WORK REQUIRED: Select all lines with the string "where" in them, and copy those lines.

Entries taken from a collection
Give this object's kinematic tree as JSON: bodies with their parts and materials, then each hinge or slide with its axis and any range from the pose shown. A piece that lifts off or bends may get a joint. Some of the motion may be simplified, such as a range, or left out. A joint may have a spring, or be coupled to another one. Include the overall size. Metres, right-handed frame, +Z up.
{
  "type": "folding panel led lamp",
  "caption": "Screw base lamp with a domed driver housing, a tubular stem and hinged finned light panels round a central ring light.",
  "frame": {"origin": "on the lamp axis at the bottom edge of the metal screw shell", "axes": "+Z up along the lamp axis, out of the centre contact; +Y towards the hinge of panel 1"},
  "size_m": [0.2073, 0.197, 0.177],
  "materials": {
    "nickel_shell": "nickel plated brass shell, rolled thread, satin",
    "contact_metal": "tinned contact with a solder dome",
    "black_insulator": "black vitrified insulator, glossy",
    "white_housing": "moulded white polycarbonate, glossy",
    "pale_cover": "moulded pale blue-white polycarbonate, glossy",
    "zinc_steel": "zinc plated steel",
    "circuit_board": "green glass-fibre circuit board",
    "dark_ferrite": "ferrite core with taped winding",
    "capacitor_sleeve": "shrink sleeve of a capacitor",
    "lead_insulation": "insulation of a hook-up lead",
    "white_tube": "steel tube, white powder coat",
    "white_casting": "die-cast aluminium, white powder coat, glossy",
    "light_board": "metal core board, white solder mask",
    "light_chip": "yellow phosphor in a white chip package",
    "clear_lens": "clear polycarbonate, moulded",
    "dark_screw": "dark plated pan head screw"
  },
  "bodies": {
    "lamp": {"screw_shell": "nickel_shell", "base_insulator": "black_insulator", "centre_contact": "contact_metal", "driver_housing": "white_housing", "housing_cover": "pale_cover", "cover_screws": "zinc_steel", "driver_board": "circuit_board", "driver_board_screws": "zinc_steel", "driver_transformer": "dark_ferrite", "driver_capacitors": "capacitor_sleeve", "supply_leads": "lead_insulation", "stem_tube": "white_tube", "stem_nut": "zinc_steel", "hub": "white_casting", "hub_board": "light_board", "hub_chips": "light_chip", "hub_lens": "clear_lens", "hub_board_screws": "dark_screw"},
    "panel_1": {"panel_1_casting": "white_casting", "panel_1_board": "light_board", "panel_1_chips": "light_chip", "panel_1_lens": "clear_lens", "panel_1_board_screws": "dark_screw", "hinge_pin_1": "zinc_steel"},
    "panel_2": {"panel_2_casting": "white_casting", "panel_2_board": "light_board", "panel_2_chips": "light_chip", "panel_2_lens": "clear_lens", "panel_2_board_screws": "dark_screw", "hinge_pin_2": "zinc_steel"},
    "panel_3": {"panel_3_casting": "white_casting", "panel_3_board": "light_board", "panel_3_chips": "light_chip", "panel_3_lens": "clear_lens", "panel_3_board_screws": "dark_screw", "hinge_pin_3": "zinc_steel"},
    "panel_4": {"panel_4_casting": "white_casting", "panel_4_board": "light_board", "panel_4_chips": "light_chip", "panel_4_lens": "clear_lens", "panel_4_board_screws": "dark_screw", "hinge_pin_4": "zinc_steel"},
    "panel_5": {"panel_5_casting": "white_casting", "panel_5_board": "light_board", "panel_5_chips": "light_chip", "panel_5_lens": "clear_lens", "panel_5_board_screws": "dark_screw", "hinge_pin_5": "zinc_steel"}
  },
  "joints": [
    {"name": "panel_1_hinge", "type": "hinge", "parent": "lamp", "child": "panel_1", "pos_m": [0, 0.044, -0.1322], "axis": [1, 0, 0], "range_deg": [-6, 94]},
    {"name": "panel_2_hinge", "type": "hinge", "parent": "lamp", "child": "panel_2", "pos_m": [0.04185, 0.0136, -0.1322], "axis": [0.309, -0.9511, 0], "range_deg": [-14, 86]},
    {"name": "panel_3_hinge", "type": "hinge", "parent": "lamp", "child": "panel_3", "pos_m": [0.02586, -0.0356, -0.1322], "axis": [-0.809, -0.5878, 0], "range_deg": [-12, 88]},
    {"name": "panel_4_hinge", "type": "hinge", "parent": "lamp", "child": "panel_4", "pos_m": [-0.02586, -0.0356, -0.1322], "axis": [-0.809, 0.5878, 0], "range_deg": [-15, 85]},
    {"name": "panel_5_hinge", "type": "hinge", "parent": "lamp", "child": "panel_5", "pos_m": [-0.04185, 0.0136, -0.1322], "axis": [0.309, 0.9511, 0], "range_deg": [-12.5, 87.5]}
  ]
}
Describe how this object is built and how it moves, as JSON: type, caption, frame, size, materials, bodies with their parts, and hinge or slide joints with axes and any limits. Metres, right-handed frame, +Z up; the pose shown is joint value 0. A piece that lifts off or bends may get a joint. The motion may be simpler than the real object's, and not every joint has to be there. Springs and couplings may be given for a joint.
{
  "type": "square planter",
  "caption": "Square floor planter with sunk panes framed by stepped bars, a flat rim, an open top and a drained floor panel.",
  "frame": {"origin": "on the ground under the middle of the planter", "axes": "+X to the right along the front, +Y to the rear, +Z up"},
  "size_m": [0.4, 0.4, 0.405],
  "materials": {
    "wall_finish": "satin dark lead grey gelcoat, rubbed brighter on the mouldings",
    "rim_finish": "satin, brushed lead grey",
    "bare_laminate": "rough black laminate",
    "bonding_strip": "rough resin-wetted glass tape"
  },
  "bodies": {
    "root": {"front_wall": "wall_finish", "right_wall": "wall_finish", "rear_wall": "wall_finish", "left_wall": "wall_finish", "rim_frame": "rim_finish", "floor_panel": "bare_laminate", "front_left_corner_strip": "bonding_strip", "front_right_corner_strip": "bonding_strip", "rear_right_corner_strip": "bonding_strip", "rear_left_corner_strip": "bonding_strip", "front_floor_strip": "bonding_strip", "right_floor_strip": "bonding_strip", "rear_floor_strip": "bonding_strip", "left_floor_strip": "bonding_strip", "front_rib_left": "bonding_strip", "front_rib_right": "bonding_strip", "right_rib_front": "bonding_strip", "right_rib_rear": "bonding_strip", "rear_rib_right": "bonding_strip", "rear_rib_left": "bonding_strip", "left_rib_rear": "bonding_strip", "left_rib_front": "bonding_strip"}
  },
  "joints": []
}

* * *

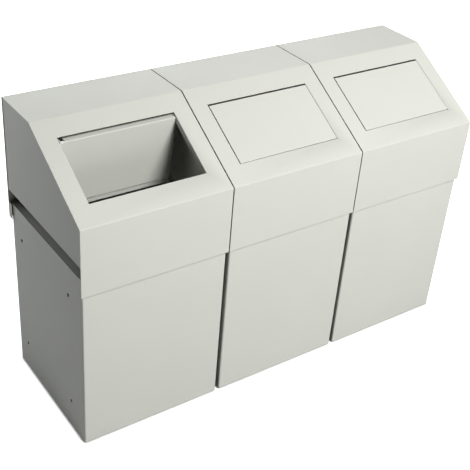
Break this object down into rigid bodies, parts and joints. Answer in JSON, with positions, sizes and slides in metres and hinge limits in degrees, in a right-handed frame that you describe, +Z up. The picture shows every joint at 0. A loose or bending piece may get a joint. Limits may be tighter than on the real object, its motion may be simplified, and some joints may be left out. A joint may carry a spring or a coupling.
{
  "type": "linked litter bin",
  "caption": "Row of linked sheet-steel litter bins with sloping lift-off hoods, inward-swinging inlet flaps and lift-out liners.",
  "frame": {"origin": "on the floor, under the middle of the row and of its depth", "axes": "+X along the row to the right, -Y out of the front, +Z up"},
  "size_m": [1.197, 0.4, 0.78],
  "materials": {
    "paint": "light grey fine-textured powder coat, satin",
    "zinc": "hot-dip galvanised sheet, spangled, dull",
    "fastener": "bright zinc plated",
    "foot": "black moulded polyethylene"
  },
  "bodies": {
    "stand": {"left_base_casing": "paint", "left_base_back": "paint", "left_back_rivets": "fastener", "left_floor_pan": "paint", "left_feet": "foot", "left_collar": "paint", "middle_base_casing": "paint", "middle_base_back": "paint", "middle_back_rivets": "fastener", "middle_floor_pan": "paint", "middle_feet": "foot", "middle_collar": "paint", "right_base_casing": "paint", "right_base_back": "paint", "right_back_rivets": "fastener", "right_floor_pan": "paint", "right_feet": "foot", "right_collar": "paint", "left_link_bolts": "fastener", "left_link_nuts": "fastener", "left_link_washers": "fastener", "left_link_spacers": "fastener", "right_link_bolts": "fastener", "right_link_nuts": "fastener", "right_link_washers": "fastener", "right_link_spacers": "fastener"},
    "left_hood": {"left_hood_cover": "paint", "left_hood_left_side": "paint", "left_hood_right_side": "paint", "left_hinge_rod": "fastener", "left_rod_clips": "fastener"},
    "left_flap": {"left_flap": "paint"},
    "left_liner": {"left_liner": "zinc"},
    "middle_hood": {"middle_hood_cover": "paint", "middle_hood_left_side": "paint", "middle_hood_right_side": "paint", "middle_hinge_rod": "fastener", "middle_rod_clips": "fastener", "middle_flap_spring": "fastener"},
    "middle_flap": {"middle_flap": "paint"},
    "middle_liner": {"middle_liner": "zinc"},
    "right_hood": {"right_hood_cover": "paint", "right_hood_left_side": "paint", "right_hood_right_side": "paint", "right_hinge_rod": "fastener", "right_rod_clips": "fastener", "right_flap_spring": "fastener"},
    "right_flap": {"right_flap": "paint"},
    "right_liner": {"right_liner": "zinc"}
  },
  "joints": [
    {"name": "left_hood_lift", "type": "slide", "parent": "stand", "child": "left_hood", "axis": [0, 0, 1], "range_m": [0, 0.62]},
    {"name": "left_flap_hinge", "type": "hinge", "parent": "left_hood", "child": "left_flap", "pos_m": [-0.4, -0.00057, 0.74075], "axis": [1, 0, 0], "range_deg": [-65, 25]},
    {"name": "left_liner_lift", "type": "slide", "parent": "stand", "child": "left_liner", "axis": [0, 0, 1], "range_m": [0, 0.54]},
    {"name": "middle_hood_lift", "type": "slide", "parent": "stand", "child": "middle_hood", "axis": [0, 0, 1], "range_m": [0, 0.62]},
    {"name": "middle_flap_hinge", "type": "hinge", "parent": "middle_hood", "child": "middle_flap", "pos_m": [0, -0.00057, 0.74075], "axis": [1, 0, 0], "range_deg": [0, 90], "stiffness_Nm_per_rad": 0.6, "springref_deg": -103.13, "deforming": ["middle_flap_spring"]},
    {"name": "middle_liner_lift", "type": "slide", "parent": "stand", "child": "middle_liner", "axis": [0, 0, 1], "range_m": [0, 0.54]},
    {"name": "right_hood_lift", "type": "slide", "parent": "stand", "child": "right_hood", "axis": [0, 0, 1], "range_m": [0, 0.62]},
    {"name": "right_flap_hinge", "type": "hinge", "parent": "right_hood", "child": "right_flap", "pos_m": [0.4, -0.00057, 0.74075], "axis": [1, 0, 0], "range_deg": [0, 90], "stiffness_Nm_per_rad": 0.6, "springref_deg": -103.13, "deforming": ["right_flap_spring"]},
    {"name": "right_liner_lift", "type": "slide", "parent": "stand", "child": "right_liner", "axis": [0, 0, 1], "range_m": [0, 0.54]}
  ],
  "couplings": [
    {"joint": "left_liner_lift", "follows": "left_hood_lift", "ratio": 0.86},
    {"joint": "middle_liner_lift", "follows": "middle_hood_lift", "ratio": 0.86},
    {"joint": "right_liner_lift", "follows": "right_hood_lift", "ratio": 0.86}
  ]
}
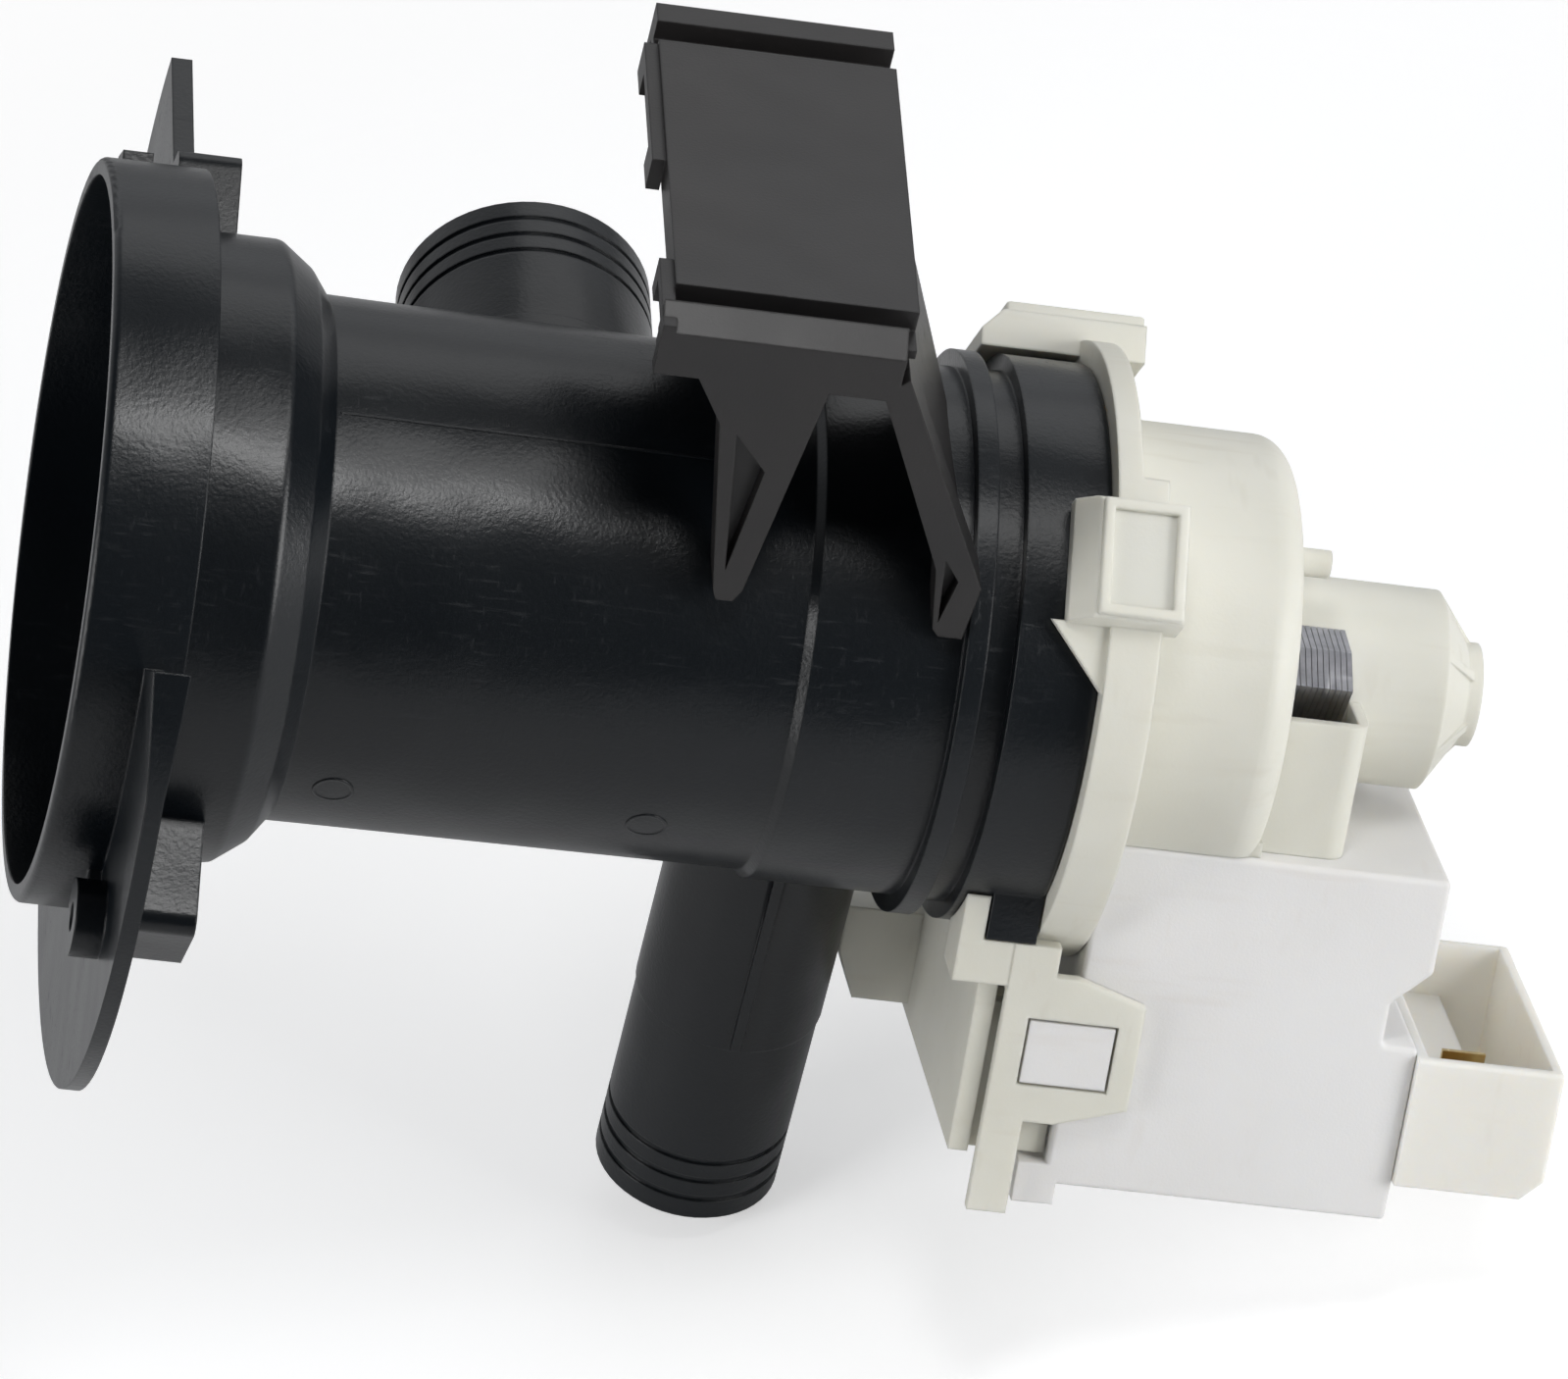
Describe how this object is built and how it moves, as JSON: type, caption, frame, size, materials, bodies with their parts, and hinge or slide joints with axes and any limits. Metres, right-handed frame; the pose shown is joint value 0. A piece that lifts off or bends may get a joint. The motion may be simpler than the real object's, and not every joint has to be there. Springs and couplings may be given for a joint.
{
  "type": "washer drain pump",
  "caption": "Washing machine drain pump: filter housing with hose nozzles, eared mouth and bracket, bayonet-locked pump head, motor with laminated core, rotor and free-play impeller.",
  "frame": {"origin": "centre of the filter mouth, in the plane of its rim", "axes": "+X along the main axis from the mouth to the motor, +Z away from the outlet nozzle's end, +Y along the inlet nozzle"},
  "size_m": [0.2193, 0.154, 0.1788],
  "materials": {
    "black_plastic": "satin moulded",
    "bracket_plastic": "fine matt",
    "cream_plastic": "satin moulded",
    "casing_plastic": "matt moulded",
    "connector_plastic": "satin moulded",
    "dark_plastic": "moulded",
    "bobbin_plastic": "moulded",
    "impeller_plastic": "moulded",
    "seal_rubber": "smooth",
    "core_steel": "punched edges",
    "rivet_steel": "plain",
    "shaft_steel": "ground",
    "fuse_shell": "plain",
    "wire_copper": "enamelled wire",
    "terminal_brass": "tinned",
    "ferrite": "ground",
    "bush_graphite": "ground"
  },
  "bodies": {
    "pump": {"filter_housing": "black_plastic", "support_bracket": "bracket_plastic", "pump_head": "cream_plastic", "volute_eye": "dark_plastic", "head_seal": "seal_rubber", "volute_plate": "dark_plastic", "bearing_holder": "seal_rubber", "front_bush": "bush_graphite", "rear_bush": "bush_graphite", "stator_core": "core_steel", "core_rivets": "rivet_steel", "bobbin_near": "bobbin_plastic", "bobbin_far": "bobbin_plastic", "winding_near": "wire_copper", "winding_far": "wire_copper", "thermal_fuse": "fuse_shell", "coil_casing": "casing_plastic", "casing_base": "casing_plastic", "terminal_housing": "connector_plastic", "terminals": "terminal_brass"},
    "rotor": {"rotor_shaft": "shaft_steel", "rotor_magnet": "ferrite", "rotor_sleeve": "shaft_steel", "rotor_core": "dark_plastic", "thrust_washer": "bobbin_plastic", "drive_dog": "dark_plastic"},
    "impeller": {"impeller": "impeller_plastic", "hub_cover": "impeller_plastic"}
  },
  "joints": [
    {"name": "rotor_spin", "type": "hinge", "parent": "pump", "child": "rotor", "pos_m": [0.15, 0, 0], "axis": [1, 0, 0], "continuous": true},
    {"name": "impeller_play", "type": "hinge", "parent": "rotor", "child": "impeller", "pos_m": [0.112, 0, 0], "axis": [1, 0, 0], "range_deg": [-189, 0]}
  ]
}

* * *

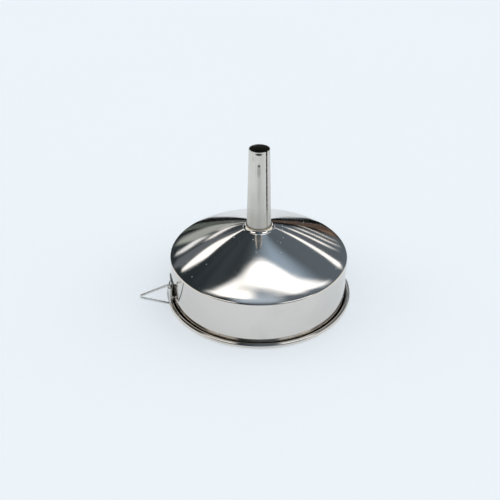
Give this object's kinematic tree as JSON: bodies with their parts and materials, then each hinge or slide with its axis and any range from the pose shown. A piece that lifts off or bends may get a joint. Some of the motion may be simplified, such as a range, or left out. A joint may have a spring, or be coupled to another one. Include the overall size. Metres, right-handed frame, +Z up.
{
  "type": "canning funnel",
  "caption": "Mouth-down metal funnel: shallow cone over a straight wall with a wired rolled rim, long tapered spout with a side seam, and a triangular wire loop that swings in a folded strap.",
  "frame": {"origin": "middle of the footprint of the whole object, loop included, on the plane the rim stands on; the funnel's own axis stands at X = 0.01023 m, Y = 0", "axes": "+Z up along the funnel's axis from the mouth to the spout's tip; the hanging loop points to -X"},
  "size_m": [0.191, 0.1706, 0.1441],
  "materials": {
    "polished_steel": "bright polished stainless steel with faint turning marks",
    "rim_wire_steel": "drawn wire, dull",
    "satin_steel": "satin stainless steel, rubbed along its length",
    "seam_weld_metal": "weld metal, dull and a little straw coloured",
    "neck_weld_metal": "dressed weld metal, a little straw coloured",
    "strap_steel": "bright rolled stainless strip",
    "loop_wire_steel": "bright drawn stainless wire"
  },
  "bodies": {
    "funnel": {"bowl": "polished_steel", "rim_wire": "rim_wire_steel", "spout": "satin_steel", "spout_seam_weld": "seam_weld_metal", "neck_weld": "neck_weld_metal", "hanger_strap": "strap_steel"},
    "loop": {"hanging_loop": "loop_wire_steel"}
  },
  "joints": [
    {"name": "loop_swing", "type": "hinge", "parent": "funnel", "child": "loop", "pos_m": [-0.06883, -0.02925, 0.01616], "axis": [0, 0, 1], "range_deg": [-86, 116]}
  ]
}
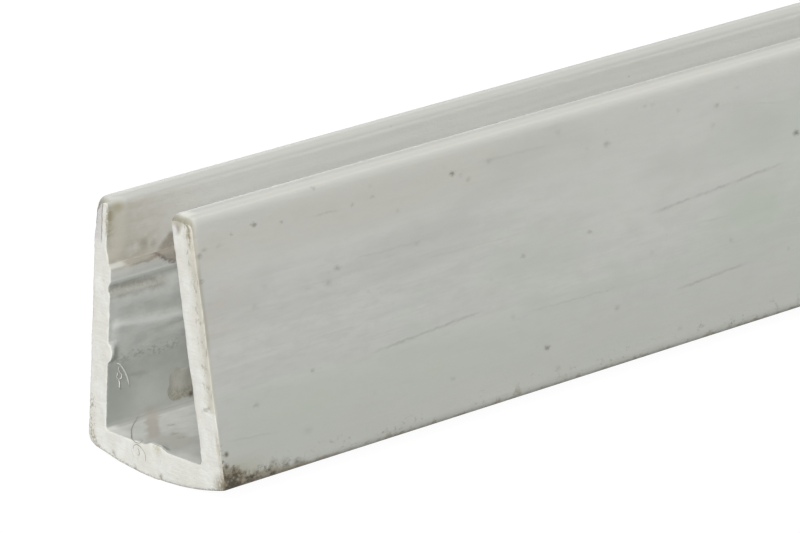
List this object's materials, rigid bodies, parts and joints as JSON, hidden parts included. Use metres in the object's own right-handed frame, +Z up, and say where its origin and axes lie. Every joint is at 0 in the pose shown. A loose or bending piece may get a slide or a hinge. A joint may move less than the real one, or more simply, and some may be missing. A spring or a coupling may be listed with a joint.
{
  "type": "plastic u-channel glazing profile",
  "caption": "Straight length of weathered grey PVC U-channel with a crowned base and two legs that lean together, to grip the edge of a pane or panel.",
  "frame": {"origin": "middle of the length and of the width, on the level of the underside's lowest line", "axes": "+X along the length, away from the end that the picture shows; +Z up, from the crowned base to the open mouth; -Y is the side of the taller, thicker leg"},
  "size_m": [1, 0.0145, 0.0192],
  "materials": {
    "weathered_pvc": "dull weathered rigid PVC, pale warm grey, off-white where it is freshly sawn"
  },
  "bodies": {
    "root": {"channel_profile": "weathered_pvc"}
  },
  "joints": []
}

ANSWER TO THE TASK:
List this object's materials, rigid bodies, parts and joints as JSON, hidden parts included. Use metres in the object's own right-handed frame, +Z up, and say where its origin and axes lie. Every joint is at 0 in the pose shown. A loose or bending piece may get a slide or a hinge. A joint may move less than the real one, or more simply, and some may be missing. A spring or a coupling may be listed with a joint.
    "weathered_pvc": "dull weathered rigid PVC, pale warm grey, off-white where it is freshly sawn"